For everyone who is bashing BL for being "unjust," how is he any universally "worse" than the most moralistic guy in the world? (who is to judge?) They are all at the same level, that is, an indeterminate level.
Also, greed/selfishness have been one of the primary motivating forces for the formation of human civilization; it all came out of self-interest and that alone. Once people start to cohese into higher communal systems, these traits, along with all other personal emotions, will effectively become nullified.
This hypothetical future "human" (lets call them that for the sake of argument) would have the benefit of hindsight.
Even with that hindsight though, they will still find it very difficult to accept. The point I am trying to make is that, while people may not realize it, humanity is a constantly evolving, completely fluid unit, and the rate of change appears to be going in a constant direction in only one way: the progress of knowledge.
All I have to extrapolate on is the paltry 6,000 years of current stored experience, and while you might think its' acceptable to overlay abritrary logic and calculations (a la Asimov "psychohistory"), I do not.
So...what are you trying to say? That we should already assume that it is impossible to discover the principles on which reality works? If this is the case, what then is there left for us to do?
Of course there needs to be some method of self-determination, but that needs to come from the sum of individuals involved, not from a borg-like hive mentality that is so far removed from our current way of thinking it is hardly imaginable.
Hardly imaginable to you perhaps (along with most people today), but that is simply because you have grown up and lived in a certain type of society and thus it automatically seems the most natural. As I said, anyone who is a part of this hive-mind would consider our lifestyles hugely inferior and almost barbaric compared to theirs; it is just a matter of getting used to the new ideas and system. (as Planck said though, this can take more than one generation)
An individual does not have to be an unpredictable and dangerous thing - and until we reach a similar mathematical epiphany to the one you may have reached we aren't likely to transcend into some super-sentient gelitanous/crystalline mass.
Wait, when did I say that the individual is either unpredictable or dangerous? I merely said that the individual human is far from being the best solution to discovering knowledge due to flaws inherent in him (check out Koestler's ideas here), and it is thus irrational. A much better solution to the problem is the mega-organism.
It confuses the hell out of me.
and here I thought I was putting my ideas into plain words that others could understand...

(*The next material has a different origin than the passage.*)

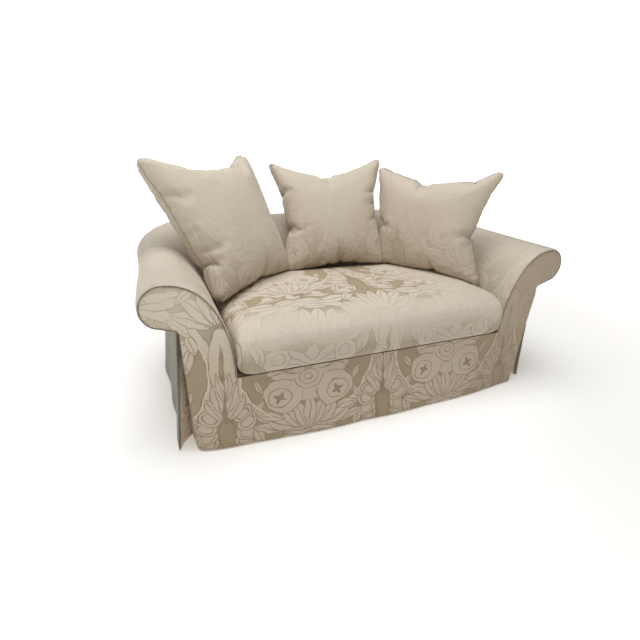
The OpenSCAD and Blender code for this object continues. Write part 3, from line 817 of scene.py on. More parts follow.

But then again, I've known CP for a while and when he gets started on an argument, it takes a looooooong time for him to wind down again. By that time he's usually won the argument by confusing everybody else.

(BTW, CP, e-mail me right away, I have a way to give you the DatDB stuff, but you need to get in touch with me via e-mail ASAP.)
I would do that but it seems that I cannot get into the flairmail thing for some reason. (I stopped using that service because it was unreliable and logging in only sometimes worked) I would try to meet you on ICQ but there is the same thing with the stupid passwords again...

How big is this file? If you can upload it somewhere I can just get it from there.